In 1961, the legislature changed the definition of person in section 1.11 to its present form. In relevant part, it now states:
"[A]s applied to corporations the term `person' shall mean the officers, agents, or employees thereof who are responsible for any violation of this Act." (Emphasis added.) (Ill. Rev. Stat. 1975, ch. 120, par. 417.11.)
In my opinion, the words "and include," which followed the words "shall mean" in the 1937 amendment, were specifically deleted by the legislature in order to resolve the apparent inconsistency of the 1937 amendments. This deletion harmonizes section 1.11 with section 15 by excluding corporations from penalties and penalizing only the individuals responsible for the violations. I believe that a proper reading of the Act indicates that criminal penalties should only be imposed on the individuals responsible for the defalcation, not on the corporation.

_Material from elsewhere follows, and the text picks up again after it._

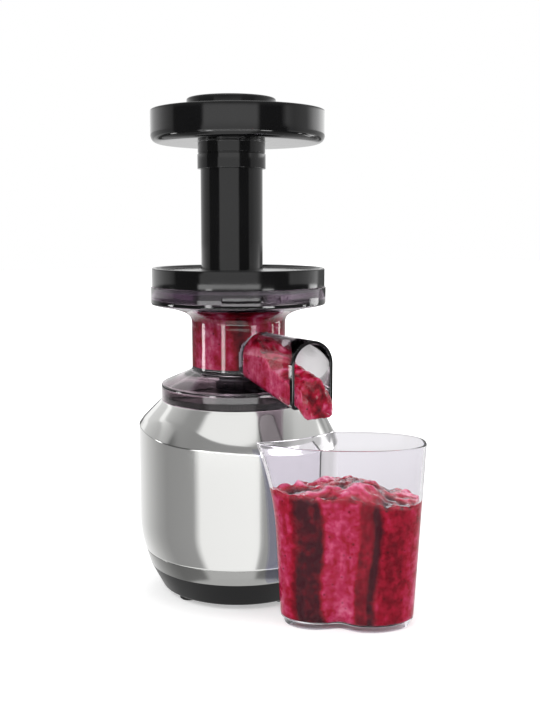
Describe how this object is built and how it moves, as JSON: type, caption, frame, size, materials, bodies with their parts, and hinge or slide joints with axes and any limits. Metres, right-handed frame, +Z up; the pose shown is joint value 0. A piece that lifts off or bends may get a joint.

*428 I hasten to point out that under this construction a corporation would not be completely absolved from liability. In the event that an erroneous return was filed or the proper tax was not paid, the corporation would still be liable for the tax plus substantial civil penalties under sections 4 and 5 of the Retailers' Occupation Tax Act (Ill. Rev. Stat. 1975, ch. 120, pars. 443, 444), as made applicable to the Motor Fuel Tax Law by section 21 thereof (Ill. Rev. Stat. 1975, ch. 120, par. 434a). The fact that a dishonest, careless or incompetent officer or employee fails or refuses to pay the tax is certainly no reason to penalize the shareholders by imposing heavy criminal sanctions on the corporation, when it has derived no benefit from the violation. Thus, it appears logical to impose criminal sanctions only against the individual who is directly responsible for the violation.